I remember our hosts making and bringing us lunch on the rooftop garden of The Freedom Theatre (TFT) in Jenin Refugee Camp after they gave us a tour of their black box type theatre. We were there with Eyewitness Palestine. (It was 2014, just when Hamas & Fatah reached a Unity Agreement, just before that summer’s brutal siege of Gaza, killing the fragile unity in its wake.) There were several Europeans in temporary residency at TFT, teaching lighting, sound, film.  Plays of TFT are original writing, based on stories told by Palestinians, or adaptations of established plays. Friends of TFT, based in New York & London, also mentor and support financially. Our Palestinian hosts, who run the Theatre, were born and raised in the Camp or elsewhere in the occupied Palestinian territories. They proudly recounted the history of TFT, inspired by the work in Jenin Refugee Camp of a Jewish-Israeli woman named Arna. As a young woman, she was part of an Israeli militia, the Palmach, participating in the ethnic cleansing of Palestinian Bedouin from the Negev. She later married a Palestinian from Nazareth and they had 3 children. She wanted to create a space for children to heal from the violence and to learn their own history, not a history written by the new State of Israel. Arna won the Alternate Nobel Peace Prize in 1993, and her son Juliano Mer Khanis, then the most famous and most controversial actor in Israel, encouraged her to use her prize money to build a small theatre. She did that, then died in 1995; Juliano re-established it as TFT in 2006. By this time, Jenin Refugee Camp had been devastated by the Israeli military during the 2nd Intifada. 

Jenin has long been a place of resistance to Israeli control over Palestinian lives and dispossession of their land. Jenin Refugee Camp is about 1 square km., housing 15,000, mostly people (& their descendants) driven out of Haifa by Zionist militias in 1948. Haifa at that time had a Palestinian population of about 70,000. Only 4,000 remained after the Nakba. Their homes, businesses and lands were taken over by Jewish immigrants to the new State of Israel, and the Palestinians –  neither consulted nor compensated –  have never been allowed to return, even to visit.  

The utter failure of the Oslo Accords in the 90’s, with loss of even more land to Israelis, plus the non-realization of the promised Palestinian State, created pre-conditions for the 2nd Intifada (“shaking off”).
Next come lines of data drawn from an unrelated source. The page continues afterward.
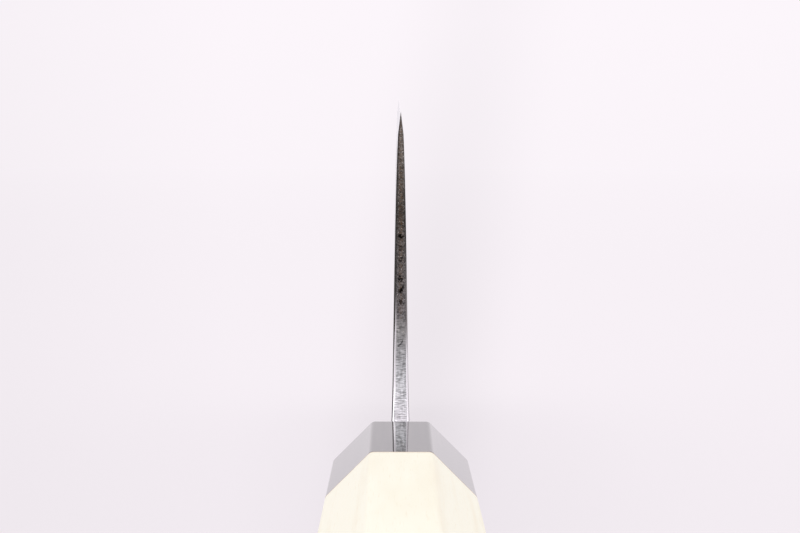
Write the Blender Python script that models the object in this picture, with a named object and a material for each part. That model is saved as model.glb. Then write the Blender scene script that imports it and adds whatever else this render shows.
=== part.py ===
"""A nakiri, the Japanese vegetable knife, with a laminated blade and an octagonal wooden handle.

Sizes are in metres. The knife stands edge up, the way it is held to look along its heel: +Y runs
from the butt of the handle to the front of the blade, +Z is up, towards the cutting edge, and +X is
to the right. Every piece is drawn from a datum on the handle's axis, at the front face of the
ferrule. One empty carries the whole knife from that datum to its origin, which is at the middle of
its length and width, level with its lowest point.
"""

import math

import bmesh
import bpy

# Handle: an octagon that grows from the ferrule's front face to the butt
HANDLE_LENGTH = 0.128
FERRULE_LENGTH = 0.028
WIDTH_FRONT = 0.0175
WIDTH_BUTT = 0.0203
HEIGHT_FRONT = 0.0212
HEIGHT_BUTT = 0.0236
CORNER_CUT_FRONT = 0.00515
CORNER_CUT_BUTT = 0.0064
RIDGE_RADIUS = 0.0009
BUTT_CHAMFER = 0.0012
FERRULE_CHAMFER = 0.0004

# Blade outline
BLADE_LENGTH = 0.165
HEEL_HEIGHT = 0.057
SPINE_BELOW_AXIS = 0.0070
SPINE_RISE = 0.0022
EDGE_DROP = 0.0024
FLAT_EDGE_SHARE = 0.55
FRONT_SPINE_RADIUS = 0.014
FRONT_EDGE_RADIUS = 0.004
NECK_LENGTH = 0.014
NECK_HEIGHT = 0.0130
NECK_FLAT = 0.0020
CHOIL_RISE = 0.0150

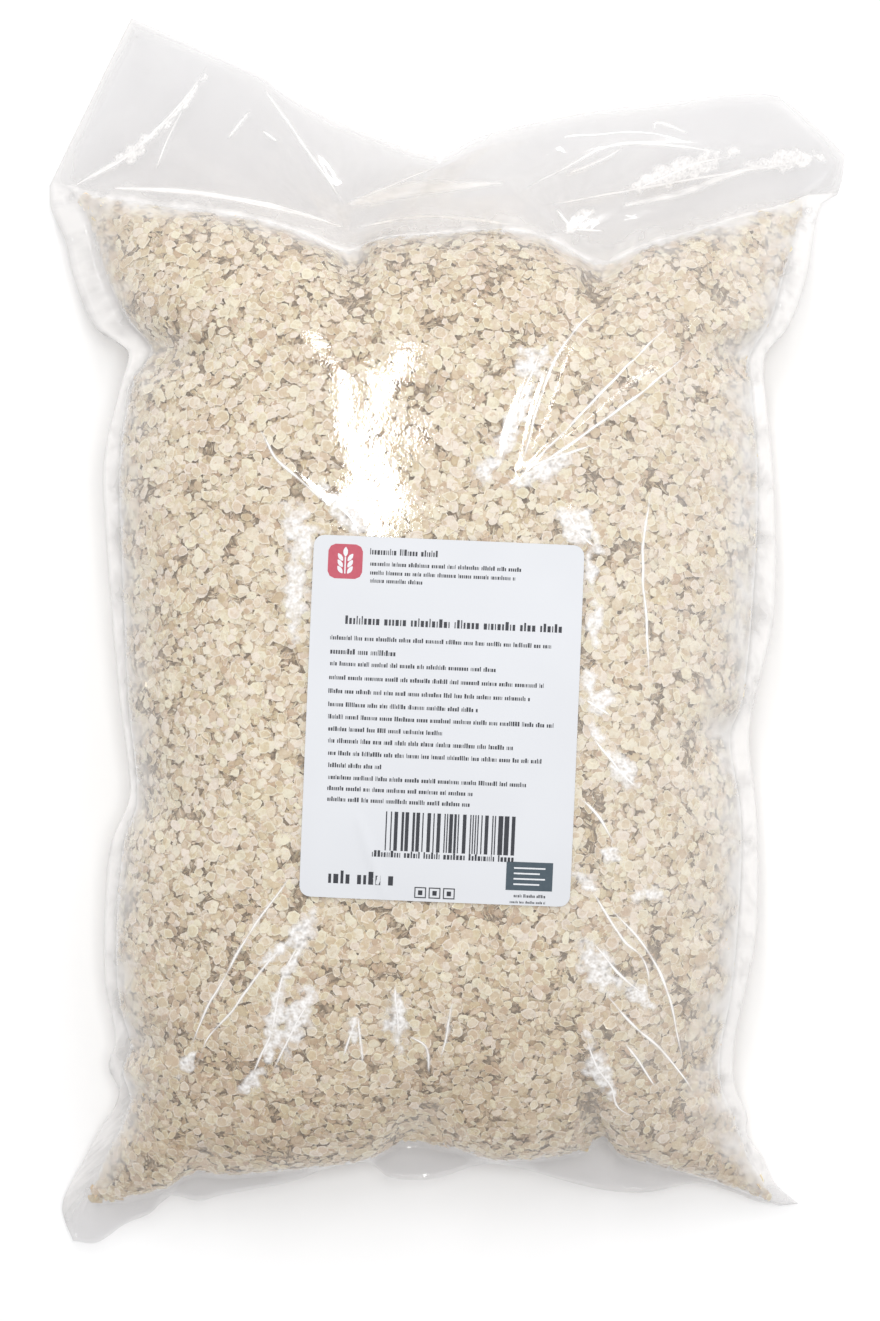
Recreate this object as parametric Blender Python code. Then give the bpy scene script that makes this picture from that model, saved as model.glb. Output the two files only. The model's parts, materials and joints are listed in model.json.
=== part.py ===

With no military, and ownership of weapons by Palestinians illegal under Israeli law, some of the most desperate Palestinians resisted with their lives, as suicide bombers. Many of these came from Jenin, and consequently Jenin Refugee Camp became a prime target of the Israeli military. The Camp’s virtual destruction in 2002 was seen as collective punishment by many.  The 2nd Intifada was harsh and ineffective, with 5,000 Palestinians killed and 1,400 Israelis.

More resistance was created by the violence and destruction, and so the cycle goes. Out of the ashes rose once again The Freedom Theatre. It has served as a place for numerous youth and young adults of Jenin, living unfree in the cramped squalor of the Camp, to work through their trauma, to find purpose, to learn skills and be mentored. It is like a beacon of hope in a pretty bleak environment. When parts of the Camp were rebuilt after 2002, our hosts from TFT told us that Israelis made sure the roads were wide enough for Israeli bulldozers and tanks.

And now in June & July, 2023, Jenin has been not only invaded again by land, but bombed by Israeli drones & Apache helicopters, causing a level of destruction not seen since 2002, which locals remember as the “Battle of Jenin”. The latest incursion began in the middle of the night with over 1,000 Israeli military entering the Camp in tanks, holding people at gunpoint while forcing 3,000 people to leave their homes, moving on the rampage from one occupied house to the next. 12 were killed, over 100 injured. Power, water and sewage networks were damaged; roads were completely destroyed, perhaps to prevent ambulances from getting through*. Bombs were dropped indiscriminately from the air, damaging or destroying almost 80% of the buildings. (Jewish Currents, Unpacking Israel’s Legal Fictions, 14 July, 2023.)  Every boy the Israeli military found over 15 years of age was arrested. (Mondoweiss Podcast “Unpacking Jenin”, 11 July, 2023.)  Journalists were once again targeted by snipers, ostensibly to prevent their reporting.** Then after 2 days of mayhem, the military upped and left the Camp. Go figure.

*The Israeli military has a long history of preventing help for the injured enemy, in contravention of the Geneva Conventions. See Thomas Suarez’ Palestine Hijacked: How Zionism forged an Apartheid State from the River to the Sea (2023), describing Jewish militias’ guerilla attacks against the British in the lead-up to 1948: “As was their habit, the militants mined the approach road to blow up anyone coming to the victims’ aid”. (p.139) 

** This practice has been documented & condemned by the International Federation of Journalists.